## Collected material
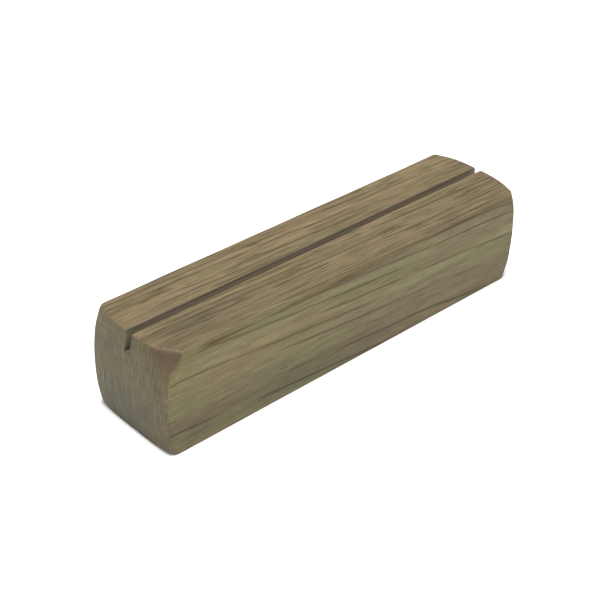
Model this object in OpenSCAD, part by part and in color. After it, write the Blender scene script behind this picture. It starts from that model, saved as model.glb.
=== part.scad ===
// Slotted hardwood block that holds a table number card upright.
// One piece of oak: a square bar, planed on four sides, sawn with one slot along
// its top and sanded round at both ends. Millimetres, +Z up. The origin is the
// centre of the face that it stands on, and the grain runs along X.

/* [Block] */
// Length of the bar, along the grain
block_l = 150; // [80:1:300]
// Width of the bar across its base
block_w = 35; // [26:0.5:60]
// Height of the bar
block_h = 35; // [26:0.5:60]

/* [Card slot] */
// Width of the slot, one pass of the saw blade
slot_w = 2.5; // [1:0.1:6]
// Depth of the slot below the top face
slot_depth = 7; // [3:0.5:15]

/* [Long edges] */
// Radius of the two long edges on top
top_edge_r = 1.2; // [0.5:0.1:4]
// Radius of the two long edges underneath
base_edge_r = 0.5; // [0.3:0.1:3]

/* [Ends] */
// Radius of the ball shape that the end corners are sanded to
end_ball_r = 68; // [50:1:90]
// Diameter of the flat left in the middle of each end
end_flat_d = 34; // [24:1:44]
// How far the middle of that flat lies below mid height
end_flat_drop = 2.5; // [0:0.5:4]
// Radius of the sanded edge all round each end
end_edge_r = 0.8; // [0.3:0.1:2]

/* [Hidden] */
$fn = 96;

// How far a cut or a stock shape runs past the faces that it trims
overrun = 1;
// Distance from an end's face to the centre of its ball shape
ball_set_in = sqrt(pow(end_ball_r, 2) - pow(end_flat_d / 2, 2));
oak_colour = [0.53, 0.47, 0.36];

// Rectangle centred on the origin, w along X and h along Y, with one corner
// radius for the two corners at +Y and one for the two at -Y.
module eased_rectangle(w, h, upper_r, lower_r) {
    for (side = [-1, 1]) {
        translate([side * (w / 2 - upper_r), h / 2 - upper_r]) circle(r = upper_r);
        translate([side * (w / 2 - lower_r), lower_r - h / 2]) circle(r = lower_r);
    }
    translate([upper_r - w / 2, -h / 2 + lower_r])
        square([w - 2 * upper_r, h - lower_r]);
    translate([lower_r - w / 2, -h / 2])
        square([w - 2 * lower_r, h - upper_r]);
    translate([-w / 2, lower_r - h / 2])
        square([w, h - upper_r - lower_r]);
}

// The planed bar: its cross-section, drawn along the grain.
module bar() {
    rotate([90, 0, 90])
        linear_extrude(height = block_l, center = true)
            eased_rectangle(block_w, block_h, top_edge_r, base_edge_r);
}

// Rounds the upright edges at both ends, seen from above.
module end_edges_in_plan() {
    linear_extrude(height = block_h + 2 * overrun, center = true)
        eased_rectangle(block_l, block_w, end_edge_r, end_edge_r);
}

// Rounds the level edges at both ends, seen from the side.
module end_edges_in_profile() {
    rotate([90, 0, 0])
        linear_extrude(height = block_w + 2 * overrun, center = true)
            eased_rectangle(block_l, block_h, end_edge_r, end_edge_r);
}

// What the sander takes off the corners of the end at +X (side = 1) or -X
// (side = -1): all of that end that lies outside its ball shape.
module corner_waste(side) {
    inner_x = max(0, block_l / 2 - ball_set_in);
    outer_x = block_l / 2 + overrun;
    mirror([side < 0 ? 1 : 0, 0, 0])
        difference() {
            translate([inner_x, -block_w / 2 - overrun, -block_h / 2 - overrun])
                cube([outer_x - inner_x, block_w + 2 * overrun, block_h + 2 * overrun]);
            translate([block_l / 2 - ball_set_in, 0, -end_flat_drop])
                rotate([0, 90, 0])
                    sphere(r = end_ball_r);
        }
}

// The bar with the corners of both ends sanded back.
module sanded_bar() {
    difference() {
        bar();
        corner_waste(1);
        corner_waste(-1);
    }
}

// The saw cut, open at the top and at both ends.
module card_slot() {
    translate([-block_l / 2 - overrun, -slot_w / 2, block_h / 2 - slot_depth])
        cube([block_l + 2 * overrun, slot_w, slot_depth + overrun]);
}

module oak_block() {
    color(oak_colour)
        translate([0, 0, block_h / 2])
            difference() {
                intersection() {
                    sanded_bar();
                    end_edges_in_plan();
                    end_edges_in_profile();
                }
                card_slot();
            }
}

oak_block();
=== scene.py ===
import math

import bmesh
import bpy
import numpy as np
from mathutils import Matrix, Vector


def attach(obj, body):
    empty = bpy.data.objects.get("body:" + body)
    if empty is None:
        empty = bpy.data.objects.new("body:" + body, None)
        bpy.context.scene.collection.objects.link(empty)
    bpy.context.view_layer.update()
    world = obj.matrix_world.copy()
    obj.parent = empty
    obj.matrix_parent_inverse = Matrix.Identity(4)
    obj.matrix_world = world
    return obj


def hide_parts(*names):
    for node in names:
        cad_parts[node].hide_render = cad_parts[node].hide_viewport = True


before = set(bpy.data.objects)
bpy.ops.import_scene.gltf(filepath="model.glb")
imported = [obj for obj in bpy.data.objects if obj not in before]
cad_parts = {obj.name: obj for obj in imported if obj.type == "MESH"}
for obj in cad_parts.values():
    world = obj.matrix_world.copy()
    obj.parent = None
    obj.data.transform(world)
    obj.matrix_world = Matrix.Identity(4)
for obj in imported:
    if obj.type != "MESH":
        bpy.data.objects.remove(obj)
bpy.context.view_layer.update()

# A holder for table number cards: one bar of bare oak with a saw cut along its top.
# The grain runs along X, +Z is up and the block stands on z = 0. The shape is worked
# out in millimetres and turned to metres when the mesh is made.
MM = 0.001

# Block
BLOCK_LENGTH = 150.0
BLOCK_WIDTH = 35.0
BLOCK_HEIGHT = 35.0
# Saw cut for the card
SLOT_WIDTH = 2.5
SLOT_DEPTH = 7.0
SLOT_FLOOR = BLOCK_HEIGHT - SLOT_DEPTH
SLOT_MOUTH_RADIUS = 0.18
# How much rounder the lips have worn where they meet the ends, and how far in from
# the ends that goes
SLOT_CORNER_WEAR = 0.3
SLOT_WEAR_REACH = 2.5
# Long edges. The top ones are eased by hand with a sanding block, so their radius
# varies by this share either way, over these lengths along the block, across and up
TOP_EDGE_RADIUS = 1.15
TOP_EDGE_VARIES = 0.15
TOP_EDGE_WAVES = (17.0, 40.0, 40.0)
BASE_EDGE_RADIUS = 0.45
# Ends: a flat in the middle, with the corners sanded back to a ball shape
END_BALL_RADIUS = 68.0
END_FLAT_DIAMETER = 34.0
END_FLAT_DROP = 2.5
END_BLEND_WIDTH = 2.0
# How far the foot of each end has been sanded back
END_FOOT_SET_BACK = 1.2
# Edge round each end, uneven in the same way as the long edges on top
END_EDGE_RADIUS = 0.45
END_EDGE_VARIES = 0.3
END_EDGE_WAVES = (9.0, 5.0, 4.0)
# Extra rounding where three faces meet, and how far along the edges it reaches
CORNER_ROUNDING = 1.8
CORNER_REACH = 5.0
# One top corner has been knocked back with the sander. The cut starts this far
# from the corner along the block, across it and down it. The extra rounding above
# fades out within about CUT_REACH of it.
CUT_CORNER = (-BLOCK_LENGTH / 2, -BLOCK_WIDTH / 2, BLOCK_HEIGHT)
CORNER_CUT = (6.6, 9.7, 10.6)
CUT_REACH = 11.0
# Radius of the cut's edge down to the first of these depths below the top, and how
# much larger it is from the second depth down
CUT_EDGE_RADIUS = 0.9
CUT_EDGE_ROUNDER = 2.9
CUT_EDGE_DEPTHS = (1.5, 5.5)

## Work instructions
Your task is to print the lines from the one containing "ends sanded back." through the one containing "obj.matrix_parent_inverse = Matrix.Identity(4)", exactly and with nothing added.

## Task answer
// The bar with the corners of both ends sanded back.
module sanded_bar() {
    difference() {
        bar();
        corner_waste(1);
        corner_waste(-1);
    }
}

// The saw cut, open at the top and at both ends.
module card_slot() {
    translate([-block_l / 2 - overrun, -slot_w / 2, block_h / 2 - slot_depth])
        cube([block_l + 2 * overrun, slot_w, slot_depth + overrun]);
}

module oak_block() {
    color(oak_colour)
        translate([0, 0, block_h / 2])
            difference() {
                intersection() {
                    sanded_bar();
                    end_edges_in_plan();
                    end_edges_in_profile();
                }
                card_slot();
            }
}

oak_block();
=== scene.py ===
import math

import bmesh
import bpy
import numpy as np
from mathutils import Matrix, Vector


def attach(obj, body):
    empty = bpy.data.objects.get("body:" + body)
    if empty is None:
        empty = bpy.data.objects.new("body:" + body, None)
        bpy.context.scene.collection.objects.link(empty)
    bpy.context.view_layer.update()
    world = obj.matrix_world.copy()
    obj.parent = empty
    obj.matrix_parent_inverse = Matrix.Identity(4)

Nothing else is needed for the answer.